Repeat the material exactly, leaving nothing out.

************

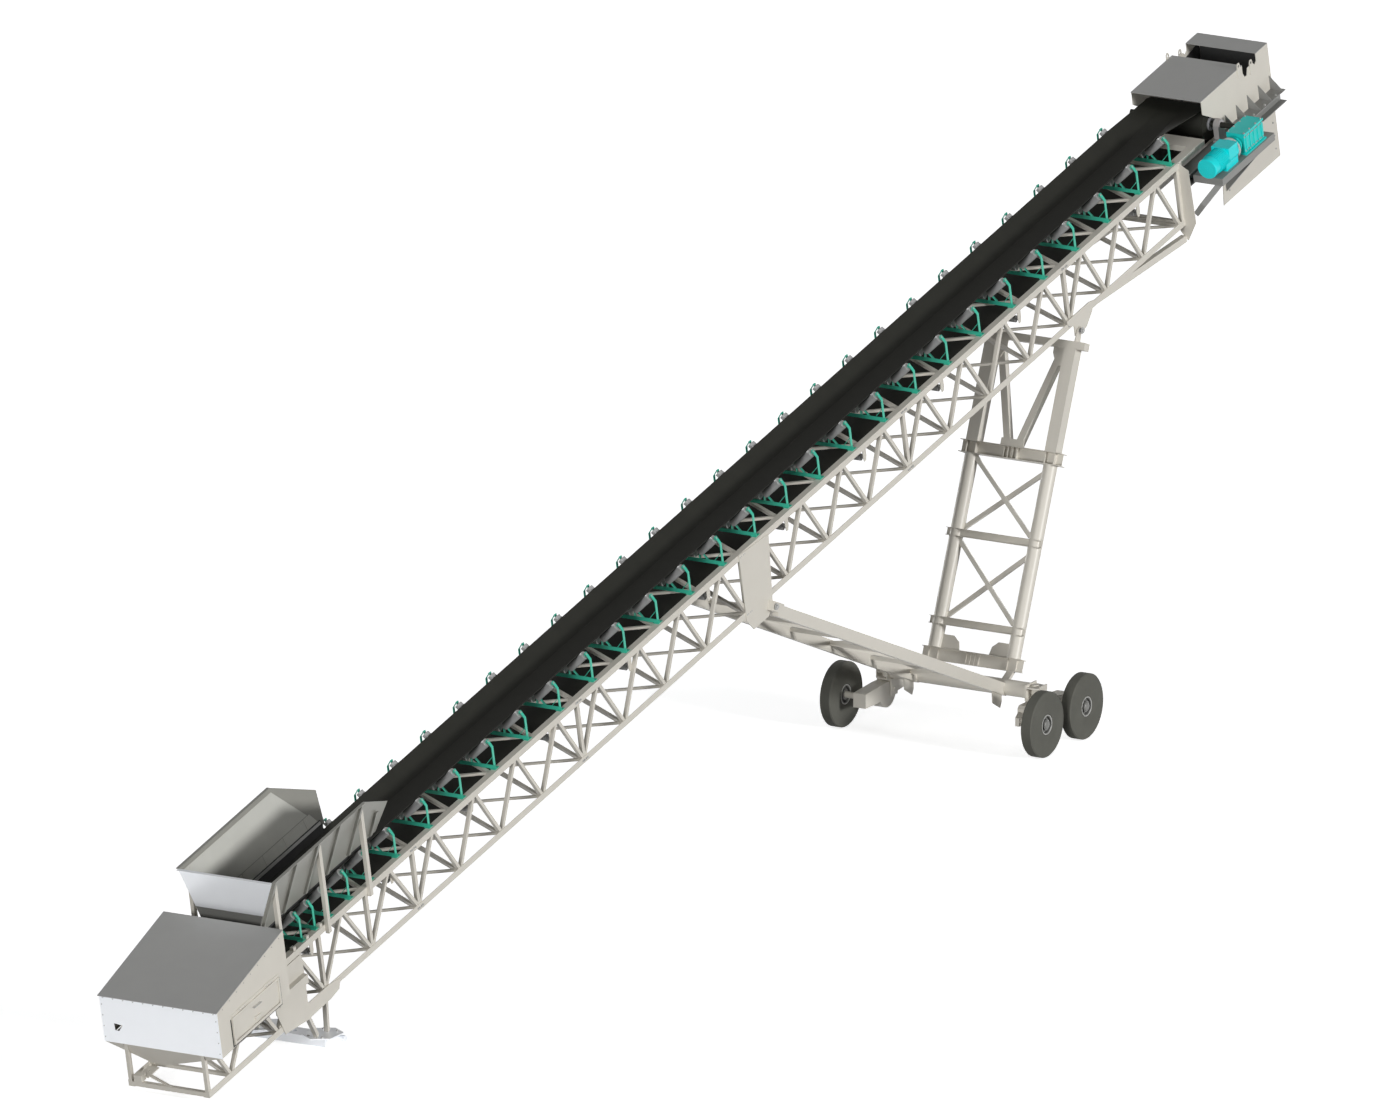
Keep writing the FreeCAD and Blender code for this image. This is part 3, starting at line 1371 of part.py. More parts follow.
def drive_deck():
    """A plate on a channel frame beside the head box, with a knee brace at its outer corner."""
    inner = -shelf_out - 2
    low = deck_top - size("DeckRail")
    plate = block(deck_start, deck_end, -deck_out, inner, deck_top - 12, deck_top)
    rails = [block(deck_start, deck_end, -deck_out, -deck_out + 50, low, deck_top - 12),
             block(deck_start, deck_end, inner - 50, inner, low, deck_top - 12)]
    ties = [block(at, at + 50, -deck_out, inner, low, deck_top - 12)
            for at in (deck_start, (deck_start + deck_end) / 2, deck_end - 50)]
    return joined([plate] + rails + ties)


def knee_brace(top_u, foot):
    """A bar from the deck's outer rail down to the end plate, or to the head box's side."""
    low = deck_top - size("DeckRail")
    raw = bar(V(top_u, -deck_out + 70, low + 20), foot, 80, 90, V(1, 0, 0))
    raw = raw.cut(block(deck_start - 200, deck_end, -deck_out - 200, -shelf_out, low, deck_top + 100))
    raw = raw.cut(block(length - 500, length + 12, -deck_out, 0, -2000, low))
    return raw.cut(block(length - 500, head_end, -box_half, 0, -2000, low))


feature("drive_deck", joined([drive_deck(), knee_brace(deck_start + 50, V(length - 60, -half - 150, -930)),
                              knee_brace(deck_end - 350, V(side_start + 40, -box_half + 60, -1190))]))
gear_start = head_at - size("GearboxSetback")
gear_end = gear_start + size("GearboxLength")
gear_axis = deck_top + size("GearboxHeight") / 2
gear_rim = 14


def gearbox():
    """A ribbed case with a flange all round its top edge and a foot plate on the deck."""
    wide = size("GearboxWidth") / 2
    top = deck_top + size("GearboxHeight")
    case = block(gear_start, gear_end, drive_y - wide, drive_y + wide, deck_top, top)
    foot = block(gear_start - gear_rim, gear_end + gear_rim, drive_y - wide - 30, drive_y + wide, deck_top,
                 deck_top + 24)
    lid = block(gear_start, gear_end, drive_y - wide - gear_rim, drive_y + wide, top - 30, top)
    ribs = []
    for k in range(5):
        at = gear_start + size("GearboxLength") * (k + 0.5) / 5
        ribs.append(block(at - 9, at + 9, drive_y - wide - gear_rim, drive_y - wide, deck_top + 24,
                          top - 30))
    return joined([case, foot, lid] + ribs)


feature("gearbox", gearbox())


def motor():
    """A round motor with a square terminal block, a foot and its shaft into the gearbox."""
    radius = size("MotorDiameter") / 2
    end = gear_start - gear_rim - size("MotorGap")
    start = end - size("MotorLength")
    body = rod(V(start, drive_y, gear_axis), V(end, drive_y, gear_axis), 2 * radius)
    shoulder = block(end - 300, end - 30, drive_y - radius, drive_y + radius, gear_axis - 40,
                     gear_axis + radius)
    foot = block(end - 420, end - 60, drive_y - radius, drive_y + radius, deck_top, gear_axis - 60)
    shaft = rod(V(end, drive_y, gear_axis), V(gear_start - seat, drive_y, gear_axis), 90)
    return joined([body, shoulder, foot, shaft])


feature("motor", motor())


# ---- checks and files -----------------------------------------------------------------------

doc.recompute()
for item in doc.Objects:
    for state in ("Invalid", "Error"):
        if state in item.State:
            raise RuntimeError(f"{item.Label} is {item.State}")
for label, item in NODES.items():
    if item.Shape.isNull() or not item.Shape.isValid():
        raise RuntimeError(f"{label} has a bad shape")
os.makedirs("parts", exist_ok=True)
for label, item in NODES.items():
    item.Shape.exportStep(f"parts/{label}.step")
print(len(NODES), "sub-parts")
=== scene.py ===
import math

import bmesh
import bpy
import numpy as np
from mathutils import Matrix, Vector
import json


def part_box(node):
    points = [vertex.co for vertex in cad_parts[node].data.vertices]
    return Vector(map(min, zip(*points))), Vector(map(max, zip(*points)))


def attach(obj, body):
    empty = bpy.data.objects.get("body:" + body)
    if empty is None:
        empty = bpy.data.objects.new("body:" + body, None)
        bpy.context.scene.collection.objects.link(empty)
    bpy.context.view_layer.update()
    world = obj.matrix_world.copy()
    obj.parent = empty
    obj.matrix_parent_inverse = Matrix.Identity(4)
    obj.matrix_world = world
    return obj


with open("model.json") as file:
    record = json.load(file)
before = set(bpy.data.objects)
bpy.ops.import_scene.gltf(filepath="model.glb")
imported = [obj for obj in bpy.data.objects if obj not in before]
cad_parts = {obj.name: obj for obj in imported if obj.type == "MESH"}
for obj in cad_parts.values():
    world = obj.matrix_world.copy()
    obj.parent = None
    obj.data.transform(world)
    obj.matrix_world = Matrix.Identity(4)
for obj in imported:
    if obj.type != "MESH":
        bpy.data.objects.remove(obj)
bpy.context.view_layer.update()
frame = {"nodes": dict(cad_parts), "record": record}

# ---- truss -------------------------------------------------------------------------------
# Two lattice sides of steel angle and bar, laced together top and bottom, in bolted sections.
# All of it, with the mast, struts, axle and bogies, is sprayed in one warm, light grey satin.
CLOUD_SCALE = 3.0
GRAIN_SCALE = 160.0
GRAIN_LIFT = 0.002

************

_SOLUTION TO THIS EXERCISE_:
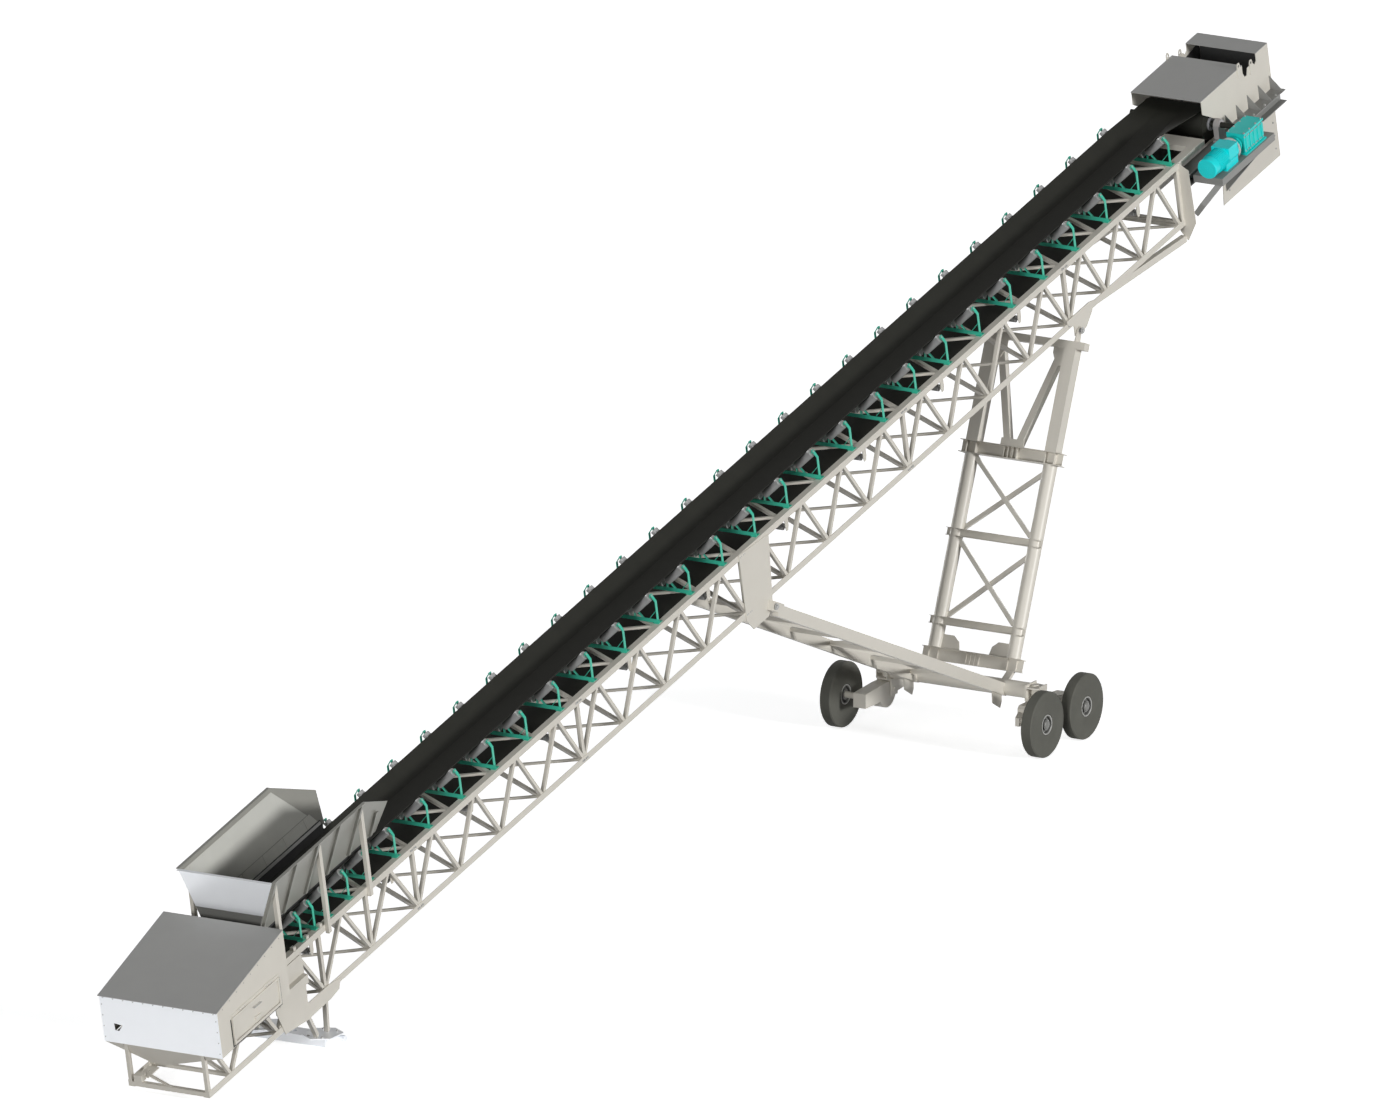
Keep writing the FreeCAD and Blender code for this image. This is part 3, starting at line 1371 of part.py. More parts follow.
def drive_deck():
    """A plate on a channel frame beside the head box, with a knee brace at its outer corner."""
    inner = -shelf_out - 2
    low = deck_top - size("DeckRail")
    plate = block(deck_start, deck_end, -deck_out, inner, deck_top - 12, deck_top)
    rails = [block(deck_start, deck_end, -deck_out, -deck_out + 50, low, deck_top - 12),
             block(deck_start, deck_end, inner - 50, inner, low, deck_top - 12)]
    ties = [block(at, at + 50, -deck_out, inner, low, deck_top - 12)
            for at in (deck_start, (deck_start + deck_end) / 2, deck_end - 50)]
    return joined([plate] + rails + ties)


def knee_brace(top_u, foot):
    """A bar from the deck's outer rail down to the end plate, or to the head box's side."""
    low = deck_top - size("DeckRail")
    raw = bar(V(top_u, -deck_out + 70, low + 20), foot, 80, 90, V(1, 0, 0))
    raw = raw.cut(block(deck_start - 200, deck_end, -deck_out - 200, -shelf_out, low, deck_top + 100))
    raw = raw.cut(block(length - 500, length + 12, -deck_out, 0, -2000, low))
    return raw.cut(block(length - 500, head_end, -box_half, 0, -2000, low))


feature("drive_deck", joined([drive_deck(), knee_brace(deck_start + 50, V(length - 60, -half - 150, -930)),
                              knee_brace(deck_end - 350, V(side_start + 40, -box_half + 60, -1190))]))
gear_start = head_at - size("GearboxSetback")
gear_end = gear_start + size("GearboxLength")
gear_axis = deck_top + size("GearboxHeight") / 2
gear_rim = 14


def gearbox():
    """A ribbed case with a flange all round its top edge and a foot plate on the deck."""
    wide = size("GearboxWidth") / 2
    top = deck_top + size("GearboxHeight")
    case = block(gear_start, gear_end, drive_y - wide, drive_y + wide, deck_top, top)
    foot = block(gear_start - gear_rim, gear_end + gear_rim, drive_y - wide - 30, drive_y + wide, deck_top,
                 deck_top + 24)
    lid = block(gear_start, gear_end, drive_y - wide - gear_rim, drive_y + wide, top - 30, top)
    ribs = []
    for k in range(5):
        at = gear_start + size("GearboxLength") * (k + 0.5) / 5
        ribs.append(block(at - 9, at + 9, drive_y - wide - gear_rim, drive_y - wide, deck_top + 24,
                          top - 30))
    return joined([case, foot, lid] + ribs)


feature("gearbox", gearbox())


def motor():
    """A round motor with a square terminal block, a foot and its shaft into the gearbox."""
    radius = size("MotorDiameter") / 2
    end = gear_start - gear_rim - size("MotorGap")
    start = end - size("MotorLength")
    body = rod(V(start, drive_y, gear_axis), V(end, drive_y, gear_axis), 2 * radius)
    shoulder = block(end - 300, end - 30, drive_y - radius, drive_y + radius, gear_axis - 40,
                     gear_axis + radius)
    foot = block(end - 420, end - 60, drive_y - radius, drive_y + radius, deck_top, gear_axis - 60)
    shaft = rod(V(end, drive_y, gear_axis), V(gear_start - seat, drive_y, gear_axis), 90)
    return joined([body, shoulder, foot, shaft])


feature("motor", motor())


# ---- checks and files -----------------------------------------------------------------------

doc.recompute()
for item in doc.Objects:
    for state in ("Invalid", "Error"):
        if state in item.State:
            raise RuntimeError(f"{item.Label} is {item.State}")
for label, item in NODES.items():
    if item.Shape.isNull() or not item.Shape.isValid():
        raise RuntimeError(f"{label} has a bad shape")
os.makedirs("parts", exist_ok=True)
for label, item in NODES.items():
    item.Shape.exportStep(f"parts/{label}.step")
print(len(NODES), "sub-parts")
=== scene.py ===
import math

import bmesh
import bpy
import numpy as np
from mathutils import Matrix, Vector
import json


def part_box(node):
    points = [vertex.co for vertex in cad_parts[node].data.vertices]
    return Vector(map(min, zip(*points))), Vector(map(max, zip(*points)))


def attach(obj, body):
    empty = bpy.data.objects.get("body:" + body)
    if empty is None:
        empty = bpy.data.objects.new("body:" + body, None)
        bpy.context.scene.collection.objects.link(empty)
    bpy.context.view_layer.update()
    world = obj.matrix_world.copy()
    obj.parent = empty
    obj.matrix_parent_inverse = Matrix.Identity(4)
    obj.matrix_world = world
    return obj


with open("model.json") as file:
    record = json.load(file)
before = set(bpy.data.objects)
bpy.ops.import_scene.gltf(filepath="model.glb")
imported = [obj for obj in bpy.data.objects if obj not in before]
cad_parts = {obj.name: obj for obj in imported if obj.type == "MESH"}
for obj in cad_parts.values():
    world = obj.matrix_world.copy()
    obj.parent = None
    obj.data.transform(world)
    obj.matrix_world = Matrix.Identity(4)
for obj in imported:
    if obj.type != "MESH":
        bpy.data.objects.remove(obj)
bpy.context.view_layer.update()
frame = {"nodes": dict(cad_parts), "record": record}

# ---- truss -------------------------------------------------------------------------------
# Two lattice sides of steel angle and bar, laced together top and bottom, in bolted sections.
# All of it, with the mast, struts, axle and bogies, is sprayed in one warm, light grey satin.
CLOUD_SCALE = 3.0
GRAIN_SCALE = 160.0
GRAIN_LIFT = 0.002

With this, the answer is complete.